I got a lot of great pictures. They should be up today!

[Edit] Link to Rome photo album:
https://picasaweb.google.com/kaitlyn.hanrahan/20101001Roma#

Visa Issues

Today I had to visit the police in Rome. As procedure, I gave my passport to Filippa to show them as soon as I moved in. At a hotel or hostel they send all the passport numbers everyday. At a private residence, the owner has to bring the physical passport. Only they did not like it and I had to go there in person.

I came to Italy / the EU with a tourism visa. Americans can travel to the EU (and lots of places) with this type of visa very easily. We just get a stamp when we arrive, nothing has to be applied for in advance. In the case of the EU, we can stay for up to three months before we are supposed to return to the US for six months. But keep in mind we only get stamps when we arrive. It is virtually impossible to know when we leave or how long we stayed after the fact. It is extra confusing considering the visa is for the whole EU. Thousands of backpackers travel Europe for years at a time, and no one really knows or cares because they are never in one place very long.
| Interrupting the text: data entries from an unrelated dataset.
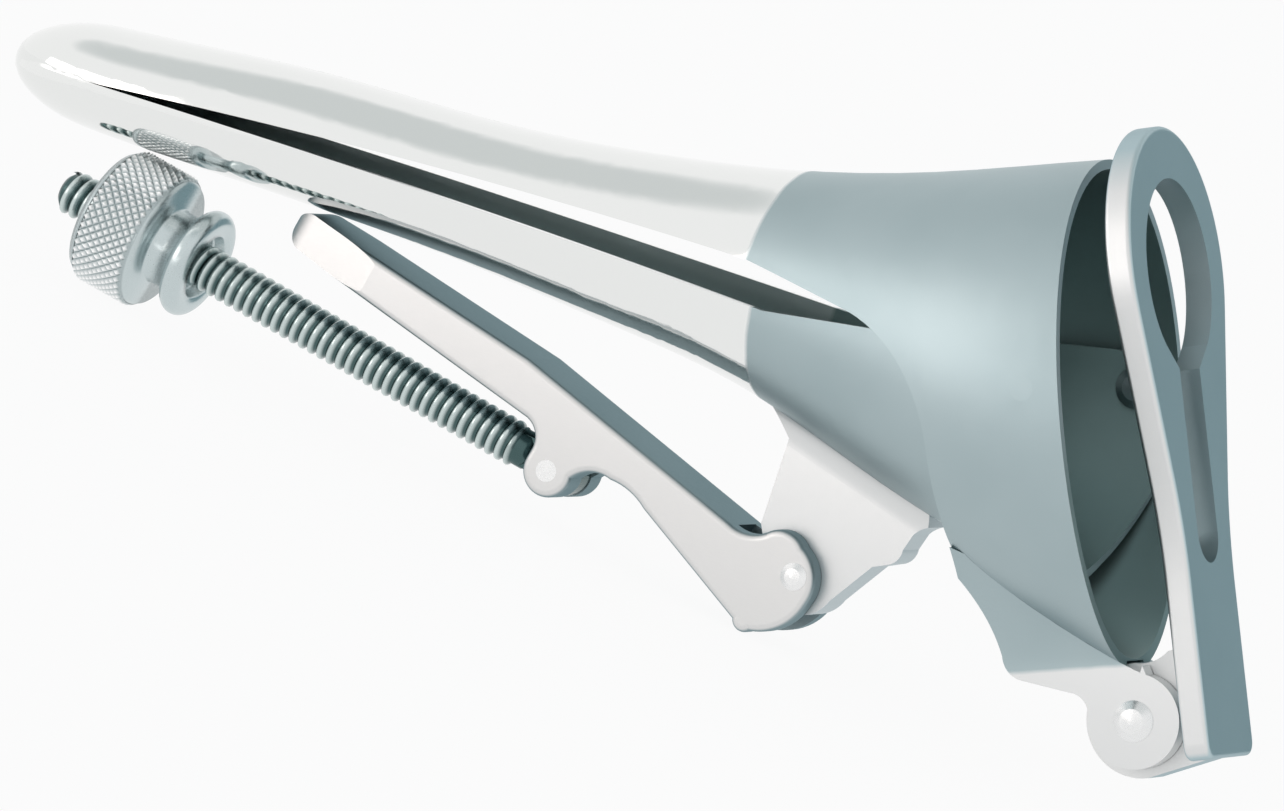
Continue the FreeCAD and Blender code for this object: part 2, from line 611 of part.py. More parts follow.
def lever():
    """The lever bar, forked at its pin, with a lobe on its underside for the screw."""
    body = body_named("lever")
    bar = outline(body, "XZ_Plane", "lever_side", [
        ("-lever_reach + 3.6", "3.5", "3.4"),
        ("-lever_reach", "1", "3.4"),
        ("-lever_reach + 3.6", "-1.4"),
        ("lobe_x - lobe_radius - 2.6", "-2.5", "-3"),
        ("lobe_x - lobe_radius", "lobe_z + 1.4"),
        ("lobe_x - lobe_radius", "lobe_z", "lobe_radius"),
        ("lobe_x", "lobe_z - lobe_radius", "lobe_radius"),
        ("lobe_x + lobe_radius * 0.95", "lobe_z + 0.9", "-4.6"),
        ("lobe_x + lobe_radius + 4.4", "-3.1", "-9"),
        ("lobe_x + lobe_radius + 10.2", "-3.8"),
        ("-4.4", "-9", "1.6"),
        ("-1.6", "-9.1", "7.6"),
        ("3.1", "-2.2", "5.4"),
        ("-1", "3.7", "3.6"),
        ("-6.2", "2.6", "-5"),
        ("-11", "1"),
        ("-45", "4"),
    ])
    side = size("lever_width / 2")
    rounded(body, pad(body, bar, "lever_width"), "Y", (-side, side), "lever_edge")
    fork = outline(body, "XY_Plane", "lever_fork", [
        ("-lever_fork_depth", "-web_thickness / 2 - lever_fork_gap"),
        ("10", "-web_thickness / 2 - lever_fork_gap"),
        ("10", "web_thickness / 2 + lever_fork_gap"),
        ("-lever_fork_depth", "web_thickness / 2 + lever_fork_gap"),
    ])
    cut(body, fork)
    tip = outline(body, "XY_Plane", "lever_tip", [
        ("-lever_reach + 14", "lever_width / 2"),
        ("-lever_reach + 3.5", "lever_width / 2 - 1.6", "4.2"),
        ("-lever_reach", "0", "4.2"),
        ("-lever_reach + 3.5", "-lever_width / 2 + 1.6"),
        ("-lever_reach + 14", "-lever_width / 2"),
        ("-lever_reach + 14", "-lever_width"),
        ("-lever_reach - 4", "-lever_width"),
        ("-lever_reach - 4", "lever_width"),
        ("-lever_reach + 14", "lever_width"),
    ])
    cut(body, tip)
    eye = outline(body, "XZ_Plane", "lever_eye_slot", [
        ("lobe_x - lobe_radius - 7", "lobe_z + eye_radius + 0.8"),
        ("lobe_x - lobe_radius - 7", "lobe_z - lobe_radius - 3"),
        ("lobe_x + lobe_radius + 6", "lobe_z - lobe_radius - 3"),
        ("lobe_x + lobe_radius + 6", "lobe_z + eye_radius + 0.8"),
    ])
    cut(body, eye, "eye_thickness + 2 * eye_gap")
    cut(body, ring(body, "XZ_Plane", "lever_pin_hole", "0", "0", "lever_pin_radius"))
    cut(body, ring(body, "XZ_Plane", "lever_screw_hole", "lobe_x", "lobe_z", "screw_pin_radius"))
    return body


def crowned_pin(label, radius, reach, head, crown):
    """A pin with a low domed head at each end; reach is from the middle to the seat of a head."""
    profile = [
        ("0", f"-({reach} + {crown})"),
        (f"{head} * 0.6", f"-({reach} + {crown} * 0.8)"),
        (head, f"-({reach} + {crown} * 0.1)"),
        (head, f"-({reach})"),
        (radius, f"-({reach})"),
        (radius, reach),
        (head, reach),
        (head, f"{reach} + {crown} * 0.1"),
        (f"{head} * 0.6", f"{reach} + {crown} * 0.8"),
        ("0", f"{reach} + {crown}"),
    ]
    return domed_pin(label, profile)


def screw():
    """The clamp screw: a round rod with a flattened eye on the screw pin."""
    body = body_named("screw")
    rod = outline(body, "XZ_Plane", "screw_rod", [
        ("-screw_length", "0"),
        ("-screw_start", "0"),
        ("-screw_start", "screw_radius * 0.8"),
        ("-screw_start - screw_radius * 0.4", "screw_radius"),
        ("-screw_length + screw_point", "screw_radius"),
        ("-screw_length", "screw_radius - screw_point"),
    ])
    revolve(body, rod, "H_Axis")
    eye = outline(body, "XZ_Plane", "screw_eye", [
        ("-screw_start - screw_radius", "-eye_radius * 0.69"),
        ("-eye_radius * 0.69", "-eye_radius * 0.69"),
        ("0", "-eye_radius", "eye_radius"),
        ("eye_radius", "0", "eye_radius"),
        ("0", "eye_radius"),
        ("-eye_radius * 0.69", "eye_radius * 0.69"),
        ("-screw_start - screw_radius", "eye_radius * 0.69"),
    ])
    pad(body, eye, "eye_thickness")
    cut(body, ring(body, "XZ_Plane", "screw_eye_hole", "0", "0", "screw_pin_radius + running_gap"))
    return body


def screw_pin():
    """The plain pin through the lobe and the eye, flush at both ends."""
    pin = doc.addObject("Part::Cylinder", "screw_pin")
    pin.Label = "screw_pin"
    pin.setExpression("Radius", cells("screw_pin_radius"))
    pin.setExpression("Height", cells("lever_width"))
    return pin


def knurled_nut():
    """The nut: a flange that bears on the plate, a neck, and the wheel for the fingers."""
    body = body_named("knurled_nut")
    bore = "screw_radius + running_gap"
    start = "(screw_length - nut_inset)"
    flange_end = f"{start} + flange_thickness"
    wheel_start = f"{start} + flange_thickness + neck_length"
    wheel_end = f"{start} + flange_thickness + neck_length + wheel_thickness"
    half_flange = "flange_thickness / 2"
    profile = outline(body, "XZ_Plane", "nut_profile", [
        (f"-({wheel_end})", bore),
        (f"-{start} - counterbore_depth", bore),
        (f"-{start} - counterbore_depth", "counterbore_radius"),
        ("-" + start, "counterbore_radius"),
        ("-" + start, f"flange_radius - {half_flange}", half_flange),
        (f"-{start} - {half_flange}", "flange_radius", half_flange),
        (f"-({flange_end})", f"flange_radius - {half_flange}"),
        (f"-({flange_end})", "neck_radius"),
        (f"-({wheel_start})", "neck_radius"),
        (f"-({wheel_start})", "wheel_radius - wheel_chamfer"),
        (f"-({wheel_start}) - wheel_chamfer", "wheel_radius"),
        (f"-({wheel_end}) + wheel_chamfer", "wheel_radius"),
        (f"-({wheel_end})", "wheel_radius - wheel_chamfer"),
    ])
    revolve(body, profile, "H_Axis")
    return body


def keyhole_plate():
    """The flat plate with its keyhole, hung on the lug by a knuckle on its foot."""
    body = body_named("keyhole_plate")
    side = "sqrt(plate_head_radius ^ 2 - plate_waist ^ 2)"
    face = outline(body, "YZ_Plane", "plate_face", [
        ("0", "plate_head_z + plate_head_radius", "plate_head_radius"),
        ("-" + side, "plate_head_z - plate_waist"),
        ("-flank_half", "flank_z", "-50"),
        ("-shank_half", "shank_z"),
        ("-shank_half", "foot_z + foot_corner", "foot_corner"),
        ("-shank_half + foot_corner", "foot_z"),
        ("shank_half - foot_corner", "foot_z", "foot_corner"),
        ("shank_half", "foot_z + foot_corner"),
        ("shank_half", "shank_z", "-50"),
        ("flank_half", "flank_z"),
        (side, "plate_head_z - plate_waist", "plate_head_radius"),
    ])
    face.setExpression("AttachmentOffset.Base.z", cells("plate_offset + plate_thickness / 2"))
    faces = (size("plate_offset"), size("plate_offset + plate_thickness"))
    rounded(body, pad(body, face, "plate_thickness"), "X", faces, "plate_edge")
    knuckle = outline(body, "XZ_Plane", "plate_knuckle", [
        ("0", "-knuckle_radius", "-knuckle_radius"),
        ("-knuckle_radius", "0", "-knuckle_radius"),
        ("0", "knuckle_radius", "knuckle_radius * 0.7"),
        ("plate_offset * 0.65", "knuckle_top - knuckle_radius / 6", "knuckle_radius * 0.55"),
        ("plate_offset", "knuckle_top"),
        ("plate_offset + plate_thickness / 3", "knuckle_top"),
        ("plate_offset + plate_thickness / 3", "foot_z"),
    ])
    pad(body, knuckle, "knuckle_width")
    shoulder = "plate_hole_z - plate_hole_radius"
    key = outline(body, "YZ_Plane", "plate_keyhole", [
        ("0", "plate_hole_z + plate_hole_radius", "plate_hole_radius"),
        ("-plate_hole_radius", "plate_hole_z", "plate_hole_radius"),
        ("-plate_hole_radius * 0.669", "plate_hole_z - plate_hole_radius * 0.743"),
        ("-slot_half", shoulder),
        ("-slot_half", "slot_bottom_z + slot_half", "slot_half"),
        ("0", "slot_bottom_z", "slot_half"),
        ("slot_half", "slot_bottom_z + slot_half"),
        ("slot_half", shoulder),
        ("plate_hole_radius * 0.669", "plate_hole_z - plate_hole_radius * 0.743", "plate_hole_radius"),
        ("plate_hole_radius", "plate_hole_z", "plate_hole_radius"),
    ])
    cut(body, key)
    cut(body, ring(body, "XZ_Plane", "plate_pin_hole", "0", "0", "plate_pin_radius + running_gap"))
    return body


def at(x, z, tilt="0"):
    """A place in the blade frame with a turn about the Y axis."""
    return Placement(Vector(size(x), 0, size(z)), Rotation(Vector(0, 1, 0), size(tilt)))


def lowest(piece, place, lean):
    """Height of the lowest point of a piece with the whole instrument leaned by an angle."""
    shape = piece.Shape.copy()
    shape.Placement = Placement(Vector(), Rotation(Vector(0, 1, 0), lean)).multiply(place)
    return shape.optimalBoundingBox(True, False).ZMin


def resting_lean(first, second):
    """The lean, tip down, that brings two pieces down to one level."""
    low, high = -25.0, 0.0
    for _ in range(30):
        lean = (low + high) / 2
        if lowest(*first, lean) > lowest(*second, lean):
            low = lean
        else:
            high = lean
    return lean


upper_outer, upper_body = upper_valve()
lower_outer, lower_body = lower_valve()
collar_lug_piece = fitted("collar_lug", collar_lug(), upper_outer)
lower_lug_piece = fitted("lower_lug", lower_lug(), lower_outer)
left_rivet = hinge_rivet("valve_hinge_rivet_left", "1")
right_rivet = hinge_rivet("valve_hinge_rivet_right", "-1")
lever_body = lever()
lever_pin = crowned_pin("lever_pin", "lever_pin_radius", "(lever_width / 2)", "lever_pin_head",
                        "lever_pin_crown")
screw_body = screw()
screw_pin_piece = screw_pin()
nut_body = knurled_nut()
plate_body = keyhole_plate()
ear_face = "(knuckle_width / 2 + knuckle_gap + ear_thickness)"
plate_pin = crowned_pin("plate_pin", "plate_pin_radius", ear_face, "plate_pin_head",
                        "plate_pin_crown")
doc.recompute()

HERE = Placement()
LEVER = at("lever_pin_x", "lever_pin_z", "lever_tilt")
LOBE = LEVER.multiply(at("lobe_x", "lobe_z"))
SCREW = Placement(LOBE.Base, Rotation(Vector(0, 1, 0), size("screw_tilt")))
SCREW_PIN = SCREW.multiply(Placement(Vector(0, size("lever_width / 2"), 0), Rotation(Vector(1, 0, 0), 90)))
PLATE = at("plate_pin_x", "plate_pin_z", "plate_tilt")
PIECES = [
    (upper_body, HERE),
    (collar_lug_piece, HERE),
    (lower_body, HERE),
    (lower_lug_piece, HERE),
    (left_rivet, HERE),
    (right_rivet, HERE),
    (lever_body, LEVER),
    (lever_pin, LEVER),
    (screw_body, SCREW),
    (screw_pin_piece, SCREW_PIN),
    (nut_body, SCREW),
    (plate_body, PLATE),
    (plate_pin, PLATE),
]

lean = resting_lean((lever_body, LEVER), (nut_body, SCREW))
turned = Placement(Vector(), Rotation(Vector(0, 1, 0), lean))
box = FreeCAD.BoundBox()
for piece, place in PIECES:
    moved = piece.Shape.copy()
    moved.Placement = turned.multiply(place)
    box.add(moved.optimalBoundingBox(True, False))
stance = Placement(Vector(-(box.XMin + box.XMax) / 2, 0, -box.ZMin), turned.Rotation)
for piece, place in PIECES:
    piece.Placement = stance.multiply(place)
doc.recompute()

broken = [item.Name for item in doc.Objects if "Invalid" in item.State or "Error" in item.State]
if broken:
    raise RuntimeError(f"these did not rebuild: {broken}")
os.makedirs("parts", exist_ok=True)
for piece, place in PIECES:
    if piece.Shape.isNull() or not piece.Shape.isValid():
        raise RuntimeError(f"{piece.Label} has no sound shape")
    piece.Shape.exportStep(f"parts/{piece.Label}.step")
print("lean", round(lean, 3), "origin", [round(value, 3) for value in stance.Base])
print("size", round(box.XLength, 2), round(box.YLength, 2), round(box.ZLength, 2))
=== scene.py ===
"""Looks of the folded bivalve speculum: polished blades, satin collar and plate, and the clamp screw.

Lengths are metres in the row's frame. The blade frame is the one the instrument is drawn in:
X runs along the blades from the tips to the mouth and the blades meet at Z = 0.
"""

import json
import math

import bmesh
import bpy
from mathutils import Euler, Matrix, Vector


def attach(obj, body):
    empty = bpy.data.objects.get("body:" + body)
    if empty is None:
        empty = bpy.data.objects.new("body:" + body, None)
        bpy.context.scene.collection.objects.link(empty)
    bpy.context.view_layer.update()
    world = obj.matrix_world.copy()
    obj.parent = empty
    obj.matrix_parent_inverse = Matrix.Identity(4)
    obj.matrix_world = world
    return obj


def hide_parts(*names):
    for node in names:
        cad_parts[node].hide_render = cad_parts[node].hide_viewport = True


MM = 0.001

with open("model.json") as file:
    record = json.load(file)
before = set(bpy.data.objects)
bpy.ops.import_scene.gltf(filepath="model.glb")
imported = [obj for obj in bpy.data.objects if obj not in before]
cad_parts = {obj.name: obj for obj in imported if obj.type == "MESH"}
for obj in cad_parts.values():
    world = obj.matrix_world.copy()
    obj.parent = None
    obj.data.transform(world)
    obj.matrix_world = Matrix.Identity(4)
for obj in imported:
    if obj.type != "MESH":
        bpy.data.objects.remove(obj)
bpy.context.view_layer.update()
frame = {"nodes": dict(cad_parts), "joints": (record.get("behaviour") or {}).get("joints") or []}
nodes = frame["nodes"]
joints = {joint["name"]: joint for joint in frame["joints"]}

VALVE_RIVET = Vector((-3.6, 0, -1.3)) * MM
PLATE_PIN = Vector((15.8, 0, -38.6)) * MM


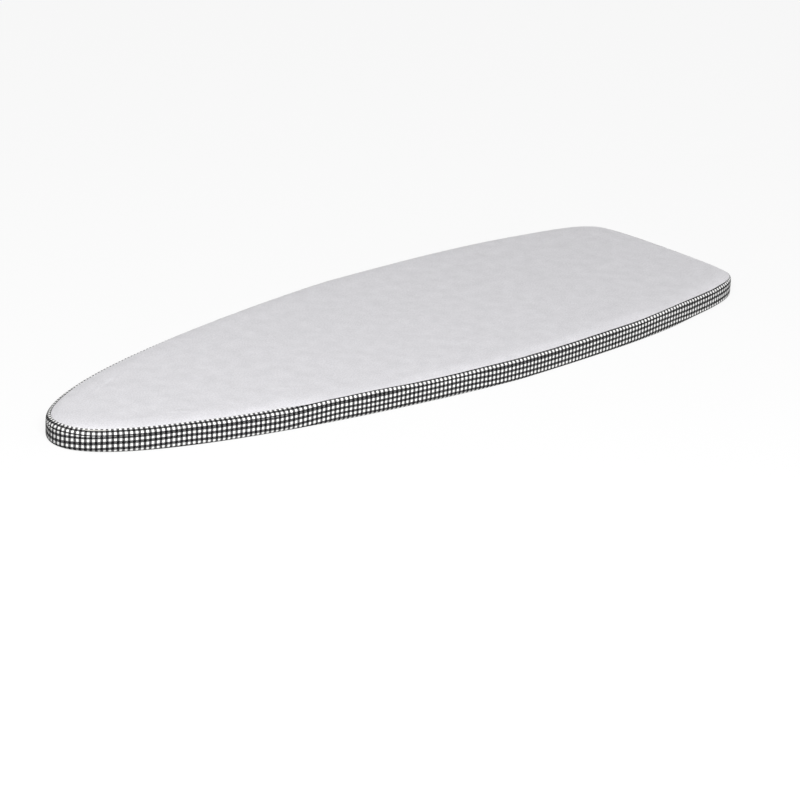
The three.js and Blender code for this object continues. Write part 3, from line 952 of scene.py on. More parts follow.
class Sweep:
    """A closed line carried through a row of rings, with faces between them."""

    def __init__(self, items: Sequence[Any], strips: int = 0) -> None:
        """Starts with a circle, which the first ring gives its shape.

        Args:
            items: what each vertex of a ring stands for, such as the stations of an outline.
            strips: how many strips a second map cuts the cloth into, or none for no such map.
        """
        self.items = items
        self.strips = strips
        self.bm = bmesh.new()
        self.item = self.bm.verts.layers.int.new("item")
        self.ring = self.bm.verts.layers.int.new("ring")
        self.bm.loops.layers.uv.new(CLOTH_MAP)
        if strips:
            self.bm.loops.layers.uv.new(STRIP_MAP)
        bmesh.ops.create_circle(self.bm, segments=len(items), radius=1.0)
        for i, vert in enumerate(self.bm.verts):
            vert[self.item] = i
        self.first = self.edges = self.bm.edges[:]
        self.count = 0

    def add(self, place: Callable[[Any], Vector]) -> None:
        """Adds a ring, and the faces between it and the last one.

        Args:
            place: gives the ring's point for an item.
        """
        if not self.count:
            verts = self.bm.verts[:]
        else:
            made = bmesh.ops.extrude_edge_only(self.bm, edges=self.edges)["geom"]
            verts = [part for part in made if isinstance(part, bmesh.types.BMVert)]
            for vert in verts:
                vert[self.ring] = self.count
            self.edges = [part for part in made if isinstance(part, bmesh.types.BMEdge)
                          and all(vert[self.ring] == self.count for vert in part.verts)]
        for vert in verts:
            vert.co = place(self.items[vert[self.item]])
        self.count += 1

    def lay_map(self, cloth: Callable[[Any, bool, int], tuple[float, float]]) -> None:
        """Writes the cloth's own map.

        Args:
            cloth: gives the map's values for an item, whether the line has come full round to
                it, and the number of the ring.
        """
        laid = self.bm.loops.layers.uv[CLOTH_MAP]
        last = len(self.items) - 1
        for face in self.bm.faces:
            closing = any(loop.vert[self.item] == last for loop in face.loops)
            for loop in face.loops:
                i = loop.vert[self.item]
                loop[laid].uv = cloth(self.items[i], closing and i == 0, loop.vert[self.ring])

    def lay_strips(self, across: Sequence[float], gap: float = 0.04) -> None:
        """Writes the second map, in which the cloth lies in even strips over one square.

        Args:
            across: each ring's distance over the cloth from the first ring.
            gap: the share of a strip's width that is left free at each edge.
        """
        laid = self.bm.loops.layers.uv[STRIP_MAP]
        length, last = len(self.items) // self.strips, len(self.items) - 1
        for face in self.bm.faces:
            items = {loop.vert[self.item] for loop in face.loops}
            start = last if items >= {0, last} else min(items)
            strip, steps = divmod(start, length)
            for loop in face.loops:
                along = steps + (loop.vert[self.item] != start)
                share = gap + (1.0 - 2.0 * gap) * across[loop.vert[self.ring]] / across[-1]
                loop[laid].uv = along / length, (strip + 1.0 - share) / self.strips

    def fill_across(self, edges: Sequence[bmesh.types.BMEdge], cells: int) -> None:
        """Fills one ring with a grid from one long side of the outline to the other.

        Args:
            edges: the ring's edges.
            cells: the number of faces across, an even number. The rows end at the tail and the nose.
        """
        half, end = len(self.items) // 2, cells // 2
        verts = {vert[self.item]: vert for edge in edges for vert in edge.verts}
        sides = [[verts[k] for k in range(start, start + half - 2 * end + 1)] for start in (end, half + end)]
        chains = [self.bm.edges.get(pair) for side in sides for pair in zip(side, side[1:])]
        bmesh.ops.grid_fill(self.bm, edges=chains)

    def face_out(self) -> None:
        """Makes the faces of a closed form point outwards."""
        bmesh.ops.recalc_face_normals(self.bm, faces=self.bm.faces[:])

    def turn_to(self, outward: Callable[[Any], Vector], ring: int) -> None:
        """Makes the faces of an open cloth point outwards.

        Args:
            outward: gives the direction out of the cloth for an item, near a ring.
            ring: the number of that ring.
        """
        bmesh.ops.recalc_face_normals(self.bm, faces=self.bm.faces[:])
        self.bm.normal_update()
        for face in self.bm.faces:
            rings = [vert[self.ring] for vert in face.verts]
            if min(rings) == ring:
                if face.normal.dot(outward(self.items[face.verts[0][self.item]])) < 0.0:
                    bmesh.ops.reverse_faces(self.bm, faces=self.bm.faces[:])
                return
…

When I came out here I took the cheapest flight possible, a very long flight from SAS that stopped in Stockholm and eventually dropped me in Milan. No, I did not get to see Stockholm. Since I first touched down in Europe in Sweden, that is where my visa is from. I had all but forgotten about this, it seemed so unimportant.

In Italy, if you are staying for more than one week, apparently they want you to have an “Italy” EU visa. I was unaware. I only even ran into this after being in Italy a month. I had never stayed at the same hostel for more than one week. Also, they were hostels, so only my passport number was being sent, the police could not see that my visa was from a country other than Italy.

So at the police station it was not a very big deal, I had not done anything wrong (and I knew it). We went right in, because of course Filippa knew them all. They just needed me to fill out a form, since I am here for more than one week and my EU visa is not from Italy. So why am I so upset? This form that will stay with the Italy police says when I arrived in the EU, and when I plan on leaving, more than my passport says. Now the Italian police know that I have used up my tourism visa until May 23th (six months after I leave). They said I could still go to Spain (for example) or I could come back to Italy with a work or student visa. But I’m bummed that I can’t just drop in to Italy for a visit until May 23rd.

Out with Filippa

Last night Filippa took me out for gelato near the Pantheon. I mentioned before she knows everyone in the neighborhood. She took me to a bar / restaurant nearby just to introduce me to everyone who works there. She is telling everyone she is friends with my parents. Then while waiting for the bus, she pointed out the Carabinieri. I asked the difference between the Carabinieri and Polizia and she called them over and had them explain, chatted with them until the bus came. Later we passed a police station and she had us go in, chatted up the girl working at the desk, and had her explain the difference again. And model for me the difference in uniform. When we walked out she said to me in Italian, “I’m not exactly normal”. (In case you are curious, the polizia are civilian, and the cababinieri have a military structure.) We got delicious gelati and took cover from some rain in a museum entrance across the street, where she knew the people there as well. Then we went to the Pantheon, which was amazing. The noble families in Italy (or maybe just Rome) still get married there. Rome seems smaller with Filippa.